Neófita em roteiro, Daniela passou a testar as cenas com os atores. Líamos em conjunto, arriscávamos diálogos e situações. Na outra ponta, Walter Carvalho, parceiro de Salles nos documentários, assumiu a fotografia e a câmera.
Chegamos a Lisboa com uma equipe mínima, ágil, filmávamos com incrível rapidez. Até hoje, tenho saudade da gramática do “Terra Estrangeira”, da elegância de um plano geral que entrega para o close, sem coberturas inúteis.

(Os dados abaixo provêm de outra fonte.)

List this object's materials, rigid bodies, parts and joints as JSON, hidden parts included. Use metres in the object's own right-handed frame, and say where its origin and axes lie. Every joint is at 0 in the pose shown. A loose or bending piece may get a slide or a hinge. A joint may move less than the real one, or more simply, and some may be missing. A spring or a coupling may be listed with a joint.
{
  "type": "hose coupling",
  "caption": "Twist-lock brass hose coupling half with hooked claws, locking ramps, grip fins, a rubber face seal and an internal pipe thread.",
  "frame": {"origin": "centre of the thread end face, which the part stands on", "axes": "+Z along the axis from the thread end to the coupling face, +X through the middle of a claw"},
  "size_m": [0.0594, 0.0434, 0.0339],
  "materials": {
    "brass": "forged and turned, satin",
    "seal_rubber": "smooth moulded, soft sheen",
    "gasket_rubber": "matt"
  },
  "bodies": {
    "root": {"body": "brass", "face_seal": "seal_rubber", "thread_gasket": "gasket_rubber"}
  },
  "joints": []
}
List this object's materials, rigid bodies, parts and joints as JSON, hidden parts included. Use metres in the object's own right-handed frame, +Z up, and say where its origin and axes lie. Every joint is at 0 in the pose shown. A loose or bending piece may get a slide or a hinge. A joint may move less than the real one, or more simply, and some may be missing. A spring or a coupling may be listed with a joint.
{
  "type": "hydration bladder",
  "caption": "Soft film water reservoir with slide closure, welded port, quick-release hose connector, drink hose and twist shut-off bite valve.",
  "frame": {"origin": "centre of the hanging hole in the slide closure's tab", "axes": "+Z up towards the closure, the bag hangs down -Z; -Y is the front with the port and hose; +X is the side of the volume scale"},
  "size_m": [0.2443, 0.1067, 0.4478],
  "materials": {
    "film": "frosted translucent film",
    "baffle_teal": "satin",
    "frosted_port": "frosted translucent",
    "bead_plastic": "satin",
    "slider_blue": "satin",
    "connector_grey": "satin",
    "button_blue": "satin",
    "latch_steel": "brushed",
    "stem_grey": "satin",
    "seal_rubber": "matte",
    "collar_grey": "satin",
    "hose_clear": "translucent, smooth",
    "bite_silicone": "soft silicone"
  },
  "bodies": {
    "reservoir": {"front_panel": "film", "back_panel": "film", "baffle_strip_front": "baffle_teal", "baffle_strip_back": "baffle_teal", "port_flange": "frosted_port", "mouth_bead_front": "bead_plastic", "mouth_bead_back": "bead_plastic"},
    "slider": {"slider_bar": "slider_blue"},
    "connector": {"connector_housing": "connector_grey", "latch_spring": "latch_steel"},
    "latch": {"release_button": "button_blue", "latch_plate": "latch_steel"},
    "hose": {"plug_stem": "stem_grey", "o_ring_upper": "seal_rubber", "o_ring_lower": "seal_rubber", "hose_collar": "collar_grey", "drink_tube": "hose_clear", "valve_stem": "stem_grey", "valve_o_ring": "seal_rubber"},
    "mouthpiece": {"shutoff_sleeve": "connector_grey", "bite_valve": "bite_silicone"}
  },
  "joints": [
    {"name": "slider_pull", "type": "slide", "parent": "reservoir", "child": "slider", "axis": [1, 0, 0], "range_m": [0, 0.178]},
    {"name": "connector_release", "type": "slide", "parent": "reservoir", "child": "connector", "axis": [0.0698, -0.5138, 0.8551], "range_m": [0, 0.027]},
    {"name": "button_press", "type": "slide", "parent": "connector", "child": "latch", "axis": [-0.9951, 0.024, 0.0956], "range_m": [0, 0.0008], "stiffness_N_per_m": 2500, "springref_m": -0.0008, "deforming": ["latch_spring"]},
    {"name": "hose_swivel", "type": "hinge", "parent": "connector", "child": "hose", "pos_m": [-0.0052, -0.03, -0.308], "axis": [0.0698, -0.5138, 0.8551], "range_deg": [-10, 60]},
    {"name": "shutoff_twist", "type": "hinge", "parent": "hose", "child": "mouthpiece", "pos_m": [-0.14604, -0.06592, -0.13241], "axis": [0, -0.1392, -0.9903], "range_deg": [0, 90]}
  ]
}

Era cinema de grupo, onde todos, desde o princípio, foram convidados a dividir a autoria. Assim, “Vapor Barato”, de Jards Macalé e Waly Salomão, virou tema do “Terra”. Walter me pediu para cantar uma música e o velho LP da Gal, que meus pais ouviam em looping, me surgiu como uma canção de exílio. Assim, Carvalho se arriscava em gruas sobre penhascos e Walter Salles servia de dublê, nas tomadas de ação.
“Terra Estrangeira” nos fundou. Daniela conquistou o cinema e a escrita se abriu para mim, vendo-a usar a improvisação para erguer uma cena no papel. Walter não teria realizado “Central do Brasil” sem se encontrar no “Terra”. Debutamos juntos. É um filme de formação, de juventude, de descoberta.
Tudo isso está impresso na tela. Vinte e cinco anos depois, “Terra Estrangeira” vem nos lembrar que, sim, existe vida depois da morte.
Nas oras funestas, há sempre um movimento contrário, criador, capaz de nos guiar para além. A retomada nasceu com “Carlota Joaquina” e continuou com o “Terra Estrangeira”, com “Cidade de Deus”, “Central do Brasil” e tantos filmes, peças, livros, músicas, séries e novelas que vieram e virão. Eles passarão. Eu passarinho.